Set problem » From the listing below, pick out each line with the word "piece".

Record extracts »
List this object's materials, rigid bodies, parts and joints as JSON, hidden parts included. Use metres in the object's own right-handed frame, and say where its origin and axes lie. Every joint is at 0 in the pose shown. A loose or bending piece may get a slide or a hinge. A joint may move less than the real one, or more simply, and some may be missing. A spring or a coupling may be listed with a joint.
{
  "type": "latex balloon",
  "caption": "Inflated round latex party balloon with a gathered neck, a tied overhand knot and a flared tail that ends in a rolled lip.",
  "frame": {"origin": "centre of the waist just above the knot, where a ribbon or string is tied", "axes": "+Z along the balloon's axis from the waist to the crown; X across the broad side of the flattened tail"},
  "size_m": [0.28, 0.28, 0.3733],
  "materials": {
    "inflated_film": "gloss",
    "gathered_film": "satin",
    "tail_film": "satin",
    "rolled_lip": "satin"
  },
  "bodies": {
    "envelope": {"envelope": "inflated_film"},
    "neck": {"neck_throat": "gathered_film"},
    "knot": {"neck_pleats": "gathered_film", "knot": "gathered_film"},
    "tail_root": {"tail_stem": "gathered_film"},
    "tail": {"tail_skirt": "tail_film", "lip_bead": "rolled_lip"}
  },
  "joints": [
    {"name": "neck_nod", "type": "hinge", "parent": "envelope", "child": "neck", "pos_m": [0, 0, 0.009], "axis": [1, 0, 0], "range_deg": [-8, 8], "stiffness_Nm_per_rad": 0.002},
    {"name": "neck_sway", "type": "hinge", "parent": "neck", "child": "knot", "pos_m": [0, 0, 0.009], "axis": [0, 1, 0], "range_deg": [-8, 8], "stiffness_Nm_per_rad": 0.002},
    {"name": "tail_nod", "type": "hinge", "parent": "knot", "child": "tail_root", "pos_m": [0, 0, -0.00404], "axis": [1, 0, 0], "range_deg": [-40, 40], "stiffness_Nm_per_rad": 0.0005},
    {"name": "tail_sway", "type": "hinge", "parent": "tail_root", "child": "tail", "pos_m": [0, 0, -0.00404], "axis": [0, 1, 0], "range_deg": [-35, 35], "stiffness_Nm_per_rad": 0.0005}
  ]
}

---

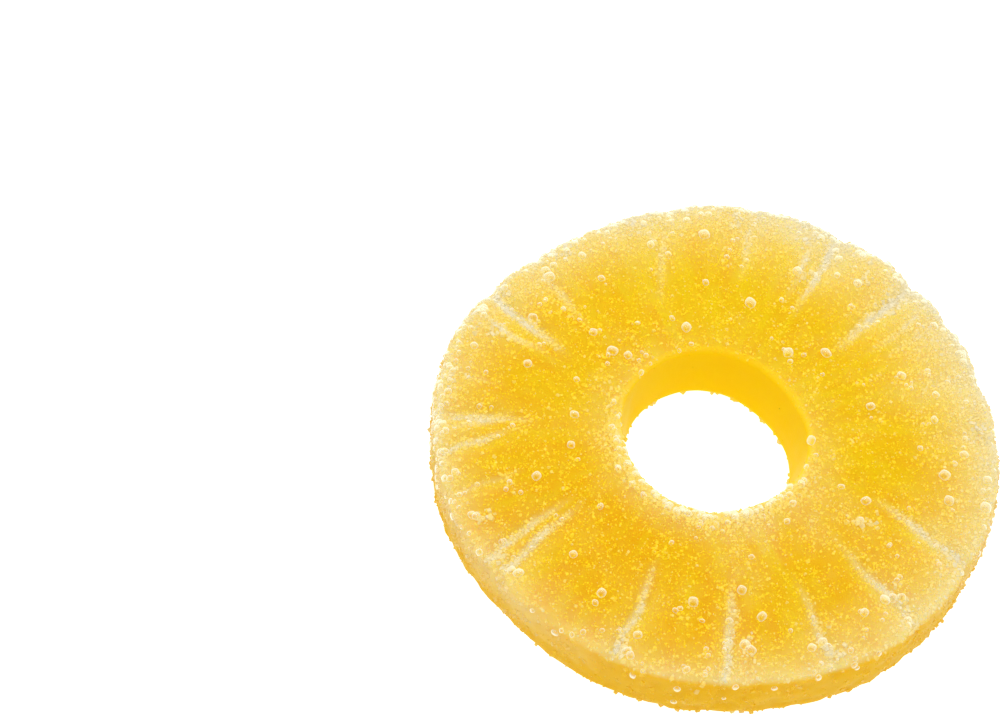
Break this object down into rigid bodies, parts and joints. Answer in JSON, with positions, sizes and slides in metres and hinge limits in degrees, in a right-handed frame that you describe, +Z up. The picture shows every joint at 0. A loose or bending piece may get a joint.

Answer to the problem »
List this object's materials, rigid bodies, parts and joints as JSON, hidden parts included. Use metres in the object's own right-handed frame, and say where its origin and axes lie. Every joint is at 0 in the pose shown. A loose or bending piece may get a slide or a hinge. A joint may move less than the real one, or more simply, and some may be missing. A spring or a coupling may be listed with a joint.
Break this object down into rigid bodies, parts and joints. Answer in JSON, with positions, sizes and slides in metres and hinge limits in degrees, in a right-handed frame that you describe, +Z up. The picture shows every joint at 0. A loose or bending piece may get a joint.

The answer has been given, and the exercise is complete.